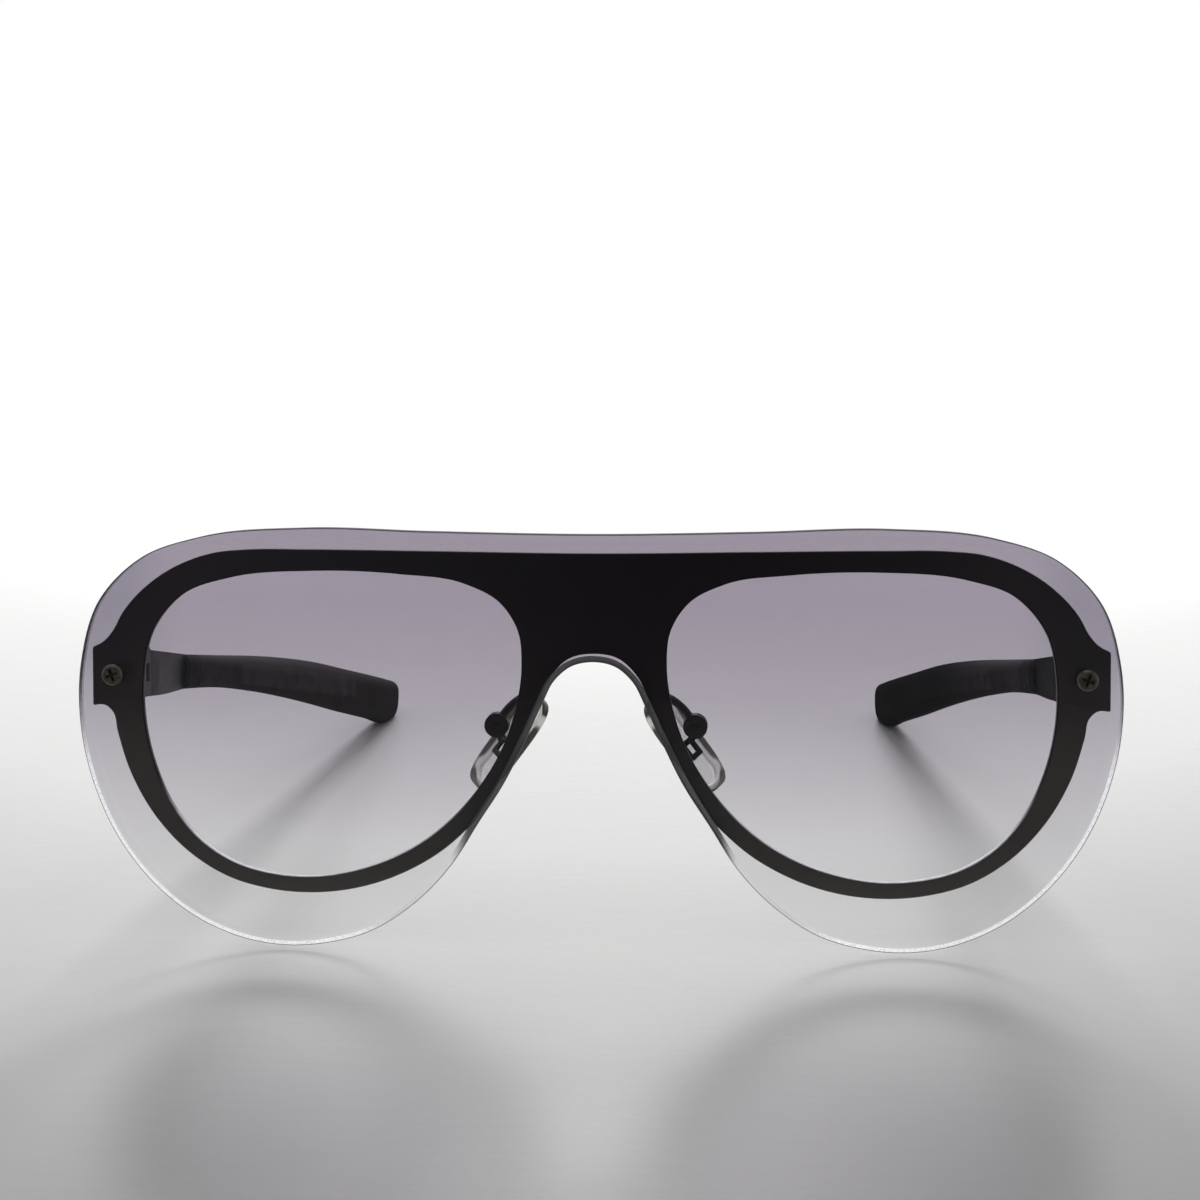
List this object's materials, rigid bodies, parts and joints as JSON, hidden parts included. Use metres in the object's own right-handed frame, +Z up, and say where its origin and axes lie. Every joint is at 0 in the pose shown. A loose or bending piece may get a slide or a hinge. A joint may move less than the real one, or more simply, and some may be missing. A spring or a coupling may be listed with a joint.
{
  "type": "rimless shield sunglasses",
  "caption": "Rimless shield sunglasses with a clear one-piece lens over a black aviator-shaped plate, folding temples and rocking nose pads.",
  "frame": {"origin": "On the table, under the middle of the open sunglasses", "axes": "+X to the right lobe as a viewer in front sees it, +Y back along the temples, +Z up"},
  "size_m": [0.1478, 0.1352, 0.0596],
  "materials": {
    "lens": "clear, tinted grey at the top and fading down",
    "plate": "satin black",
    "metal": "dark gunmetal, satin",
    "screw": "dark steel",
    "nylon": "matt",
    "sleeve": "matt black",
    "pad": "clear silicone, frosted rim"
  },
  "bodies": {
    "front": {"shield_lens": "lens", "front_plate": "plate", "lens_screw_left": "screw", "lens_screw_right": "screw", "lens_bush_left": "nylon", "lens_bush_right": "nylon", "end_piece_left": "metal", "end_piece_right": "metal", "hinge_screw_left": "screw", "hinge_screw_right": "screw", "pad_arm_left": "plate", "pad_arm_right": "plate", "pad_screw_left": "screw", "pad_screw_right": "screw"},
    "temple_left": {"temple_arm_left": "metal", "temple_leaf_left": "metal", "temple_sleeve_left": "sleeve"},
    "pad_left": {"nose_pad_left": "pad", "pad_insert_left": "metal"},
    "temple_right": {"temple_arm_right": "metal", "temple_leaf_right": "metal", "temple_sleeve_right": "sleeve"},
    "pad_right": {"nose_pad_right": "pad", "pad_insert_right": "metal"}
  },
  "joints": [
    {"name": "temple_left_fold", "type": "hinge", "parent": "front", "child": "temple_left", "pos_m": [-0.06671, -0.05374, 0.03708], "axis": [0, -0.1122, -0.9937], "range_deg": [0, 77]},
    {"name": "temple_right_fold", "type": "hinge", "parent": "front", "child": "temple_right", "pos_m": [0.06671, -0.05374, 0.03708], "axis": [0, 0.1122, 0.9937], "range_deg": [0, 69]},
    {"name": "pad_left_rock", "type": "hinge", "parent": "front", "child": "pad_left", "pos_m": [-0.0142, -0.05794, 0.03056], "axis": [0, 0.9937, -0.1122], "range_deg": [-12, 12]},
    {"name": "pad_right_rock", "type": "hinge", "parent": "front", "child": "pad_right", "pos_m": [0.0142, -0.05794, 0.03056], "axis": [0, 0.9937, -0.1122], "range_deg": [-12, 12]}
  ]
}
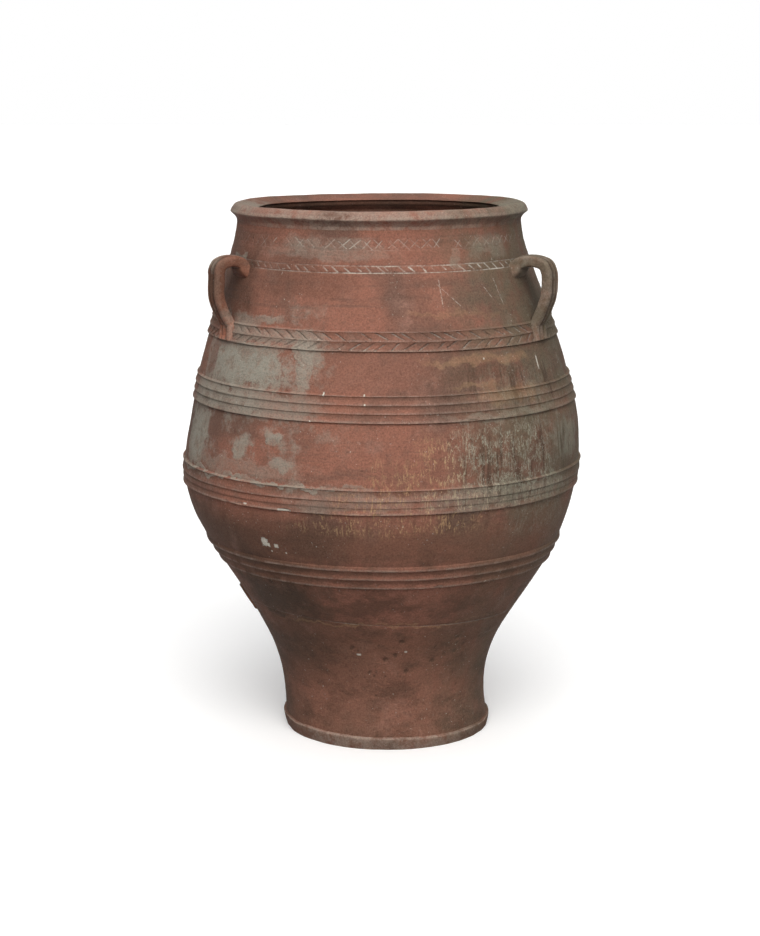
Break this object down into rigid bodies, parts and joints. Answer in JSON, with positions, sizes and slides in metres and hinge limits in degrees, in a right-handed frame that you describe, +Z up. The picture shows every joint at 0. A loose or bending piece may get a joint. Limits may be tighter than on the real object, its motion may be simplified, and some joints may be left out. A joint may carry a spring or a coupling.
{
  "type": "storage jar",
  "caption": "Tall round-bellied earthenware storage jar with a drum-like foot, applied ribbed and incised bands, a thick rolled rim and strap handles below the neck.",
  "frame": {"origin": "centre of the base on the ground, on the jar's axis", "axes": "+Z up along the jar's axis; the front, midway between the left and right handles, faces -Y; +X to the right as seen from the front"},
  "size_m": [0.754, 0.754, 1],
  "materials": {
    "wall": "unglazed reddish-brown earthenware, weathered, with grey lime deposits",
    "band": "unglazed earthenware, finger-ribbed and incised, worn paler on its ridges",
    "rim": "unglazed earthenware, dusty and worn pale",
    "handle": "unglazed earthenware, drawn smooth along its length",
    "base": "unglazed earthenware, dark with soil, chipped pale at its edge"
  },
  "bodies": {
    "root": {"floor_disc": "base", "foot_wall": "wall", "hip_wall": "wall", "belly_wall_lower": "wall", "belly_wall_upper": "wall", "shoulder_wall": "wall", "neck_wall": "wall", "collar_wall": "wall", "rim": "rim", "foot_band": "base", "lower_band": "band", "middle_band": "band", "upper_band": "band", "chevron_band": "band", "handle_left": "handle", "handle_right": "handle", "handle_back": "handle", "tipping_lug": "handle"}
  },
  "joints": []
}
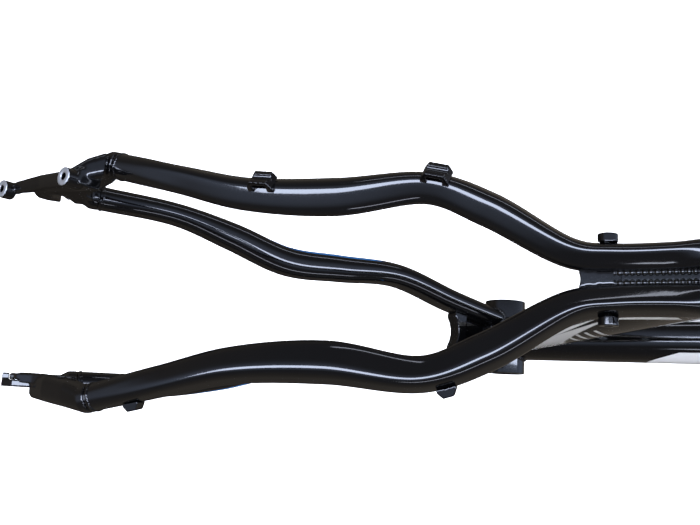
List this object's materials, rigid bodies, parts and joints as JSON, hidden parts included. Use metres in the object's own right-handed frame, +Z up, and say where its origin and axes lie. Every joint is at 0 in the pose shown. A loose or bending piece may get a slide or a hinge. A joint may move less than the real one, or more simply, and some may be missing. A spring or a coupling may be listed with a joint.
{
  "type": "bicycle frame",
  "caption": "Hardtail mountain-bike frame in gloss black aluminium, with wavy hydroformed stays, post-mount brake dropout and replaceable derailleur hanger.",
  "frame": {"origin": "centre of the bottom-bracket shell", "axes": "+X to the front wheel, +Y to the rider's left, +Z up"},
  "size_m": [0.9405, 0.1868, 0.6127],
  "materials": {
    "black_paint": "gloss clear-coated black paint on welded aluminium",
    "zinc_steel": "zinc-plated steel inserts and screws",
    "anodised_collar": "black anodised aluminium, satin"
  },
  "bodies": {
    "root": {"bb_shell": "black_paint", "seat_tube": "black_paint", "head_tube": "black_paint", "down_tube": "black_paint", "top_tube": "black_paint", "left_seat_stay": "black_paint", "right_seat_stay": "black_paint", "left_chain_stay": "black_paint", "right_chain_stay": "black_paint", "wishbone_bridge": "black_paint", "wishbone_filler": "black_paint", "chain_stay_bridge": "black_paint", "left_dropout": "black_paint", "right_dropout": "black_paint", "derailleur_hanger": "black_paint", "hanger_bolt": "zinc_steel", "left_rack_boss": "black_paint", "right_rack_boss": "black_paint", "lower_hose_guide": "black_paint", "upper_hose_guide": "black_paint", "lower_cable_guide": "black_paint", "upper_cable_guide": "black_paint", "top_tube_guide_rear": "black_paint", "top_tube_guide_middle": "black_paint", "top_tube_guide_front": "black_paint", "seat_tube_boss_lower": "zinc_steel", "seat_tube_boss_upper": "zinc_steel", "down_tube_boss_lower": "zinc_steel", "down_tube_boss_upper": "zinc_steel", "seat_collar": "anodised_collar", "collar_bolt": "zinc_steel", "collar_nut": "zinc_steel"}
  },
  "joints": []
}
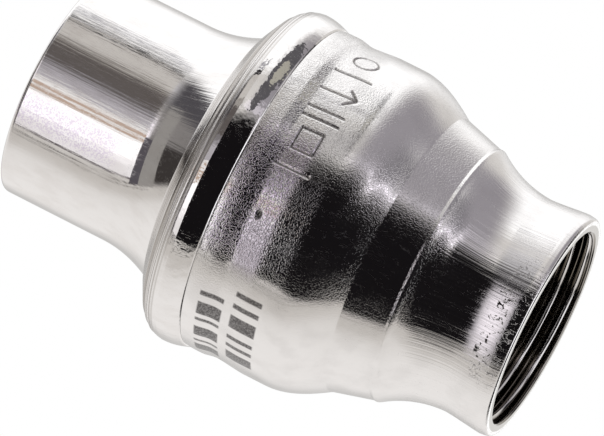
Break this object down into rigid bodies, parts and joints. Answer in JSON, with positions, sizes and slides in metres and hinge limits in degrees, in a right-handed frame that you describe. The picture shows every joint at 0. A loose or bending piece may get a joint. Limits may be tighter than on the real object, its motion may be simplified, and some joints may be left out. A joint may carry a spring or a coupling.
{
  "type": "check valve",
  "caption": "In-line spring check valve: pressed stainless steel shells joined by a rolled bead, pipe-threaded ends, sprung sliding poppet.",
  "frame": {"origin": "centre of the inlet end face, where the valve stands on its inlet neck", "axes": "+Z along the flow, from the inlet to the outlet"},
  "size_m": [0.0426, 0.0426, 0.065],
  "materials": {
    "shell_steel": "drawn stainless sheet, satin with fine axial brushing, rolled bead polished",
    "turned_steel": "turned stainless, fine concentric marks",
    "cast_steel": "cast stainless, blasted",
    "spring_steel": "drawn wire, bright",
    "black_rubber": "moulded nitrile, matt",
    "white_plastic": "machined acetal"
  },
  "bodies": {
    "valve_body": {"inlet_shell": "shell_steel", "outlet_shell": "shell_steel", "seat_ring": "turned_steel", "body_seal": "black_rubber", "joint_seal": "black_rubber", "guide_spider": "cast_steel", "guide_bush": "white_plastic", "spring_washer": "turned_steel", "spring": "spring_steel"},
    "spring_follower": {"spring_cup": "turned_steel"},
    "poppet": {"poppet_disc": "turned_steel", "poppet_seal": "black_rubber", "seal_retainer": "turned_steel", "poppet_stem": "turned_steel", "lock_washer": "spring_steel", "stem_nut": "turned_steel"}
  },
  "joints": [
    {"name": "poppet_lift", "type": "slide", "parent": "valve_body", "child": "spring_follower", "axis": [0, 0, 1], "range_m": [0, 0.0064], "stiffness_N_per_m": 600, "springref_m": -0.0015, "deforming": ["spring"]},
    {"name": "poppet_turn", "type": "hinge", "parent": "spring_follower", "child": "poppet", "pos_m": [0, 0, 0.03], "axis": [0, 0, 1], "continuous": true}
  ]
}
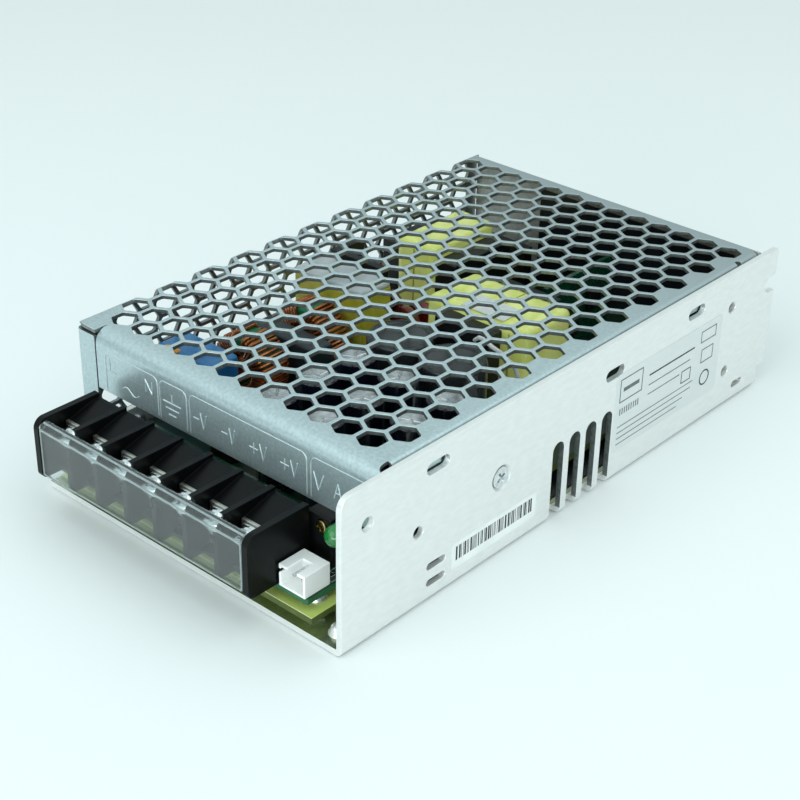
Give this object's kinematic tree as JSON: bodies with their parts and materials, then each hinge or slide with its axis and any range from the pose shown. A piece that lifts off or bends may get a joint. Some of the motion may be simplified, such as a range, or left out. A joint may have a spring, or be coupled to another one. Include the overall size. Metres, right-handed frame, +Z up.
{
  "type": "enclosed switching power supply",
  "caption": "Enclosed power supply: folded aluminium chassis with a hexagon-mesh steel cover, screw terminal block under a clear flip cover, boards and wound parts inside.",
  "frame": {"origin": "middle of the underside of the whole unit's box", "axes": "+X from the terminal block towards the rear of the case, +Y from the side plate with the rating label towards the mesh side, +Z up"},
  "size_m": [0.1664, 0.0972, 0.038],
  "materials": {
    "chassis_aluminium": "fine satin",
    "galvanised_steel": "galvanised",
    "screw_steel": "plated",
    "insulation_film": "semi-gloss film",
    "board_yellow_green": "laminate",
    "board_green": "solder resist",
    "black_plastic": "moulded satin",
    "tin_plate": "tinned",
    "clear_plastic": "clear moulded",
    "white_nylon": "moulded satin",
    "green_lens": "diffused lens",
    "brass_screw": "bright",
    "blue_case": "moulded",
    "slate_case": "moulded",
    "yellow_tape": "taped film",
    "green_coating": "epoxy coated",
    "enamelled_copper": "enamelled wire",
    "grey_sleeve": "shrink sleeve",
    "dark_sleeve": "shrink sleeve",
    "dark_red_epoxy": "dipped",
    "dark_case": "moulded",
    "ferrite": "sintered",
    "white_paper": "matt",
    "heatsink_aluminium": "mill",
    "heatsink_black": "satin black",
    "board_teal": "solder resist",
    "silver_label": "silvered polyester",
    "white_label": "matt"
  },
  "bodies": {
    "case": {"chassis": "chassis_aluminium", "mesh_cover": "galvanised_steel", "cover_screws": "screw_steel", "heatsink_screws": "screw_steel", "insulation_sheet": "insulation_film", "main_board": "board_yellow_green", "board_standoffs": "screw_steel", "board_screws": "screw_steel", "terminal_board": "board_green", "board_spacers": "black_plastic", "terminal_block": "black_plastic", "terminal_plates": "tin_plate", "wire_clamps": "tin_plate", "terminal_screws": "screw_steel", "header_housing": "white_nylon", "header_pins": "tin_plate", "status_led": "green_lens", "trimmer_body": "black_plastic", "line_capacitor": "blue_case", "filter_capacitor": "slate_case", "film_capacitor": "yellow_tape", "choke_bases": "black_plastic", "line_choke_core": "green_coating", "line_choke_winding": "enamelled_copper", "filter_choke_core": "green_coating", "filter_choke_winding": "enamelled_copper", "bulk_capacitors": "grey_sleeve", "output_capacitors": "dark_sleeve", "disc_capacitors": "dark_red_epoxy", "line_fuse": "dark_case", "bridge_rectifier": "dark_case", "boost_choke_core": "ferrite", "boost_choke_winding": "yellow_tape", "transformer_core": "ferrite", "transformer_winding": "yellow_tape", "transformer_tag": "white_paper", "output_heatsink": "heatsink_aluminium", "output_rectifiers": "dark_case", "line_heatsink": "heatsink_black", "power_transistors": "dark_case", "control_board": "board_teal", "control_ics": "dark_case", "rating_label": "silver_label", "serial_label": "white_label"},
    "terminal_flap": {"terminal_cover": "clear_plastic"},
    "trimmer_rotor": {"trimmer_screw": "brass_screw"}
  },
  "joints": [
    {"name": "terminal_flap_hinge", "type": "hinge", "parent": "case", "child": "terminal_flap", "pos_m": [-0.0815, 0.00461, 0.0222], "axis": [0, 1, 0], "range_deg": [0, 110]},
    {"name": "trimmer_turn", "type": "hinge", "parent": "case", "child": "trimmer_rotor", "pos_m": [-0.0628, -0.03124, 0.0182], "axis": [1, 0, 0], "range_deg": [-135, 135]}
  ]
}
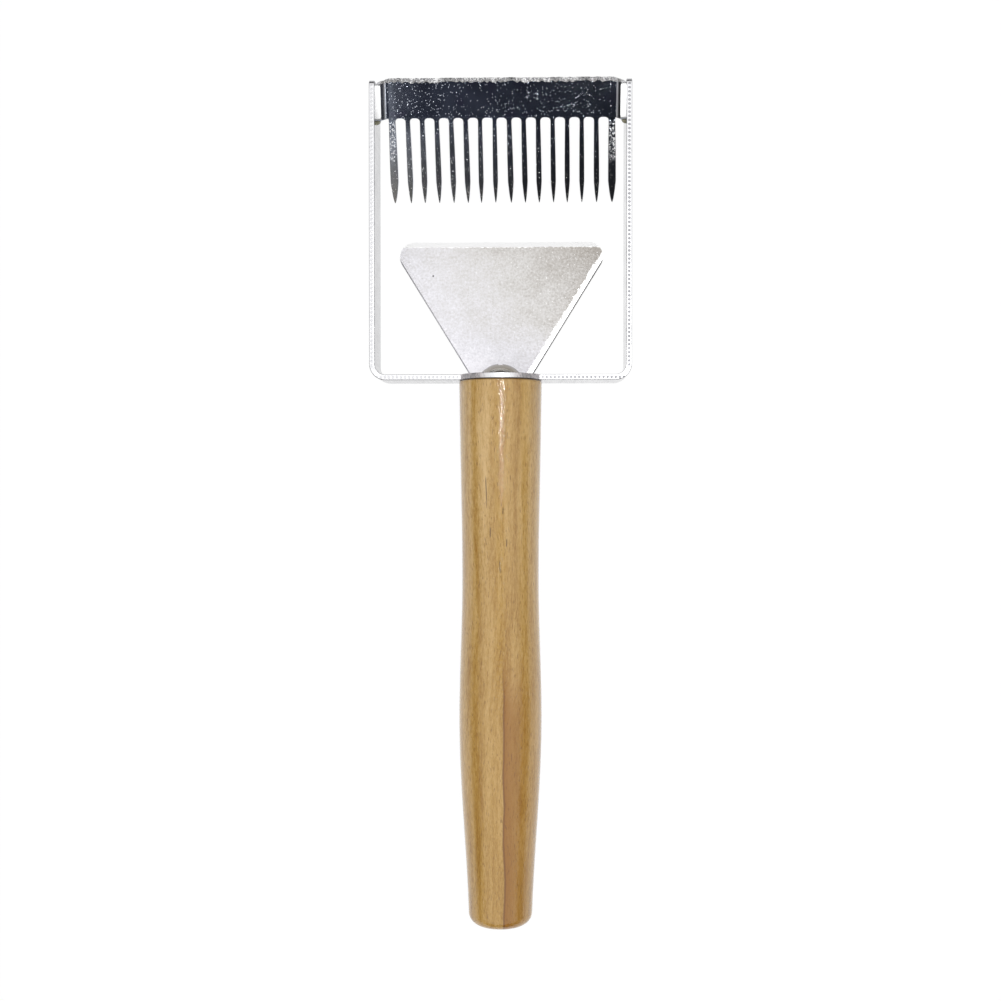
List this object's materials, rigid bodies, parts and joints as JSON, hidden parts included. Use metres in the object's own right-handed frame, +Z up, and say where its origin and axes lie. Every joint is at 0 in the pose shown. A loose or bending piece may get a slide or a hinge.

**Problem to solve**
Report the number of lines in the entries above that include the string "sizes". Give nothing but the number.

**The response**
2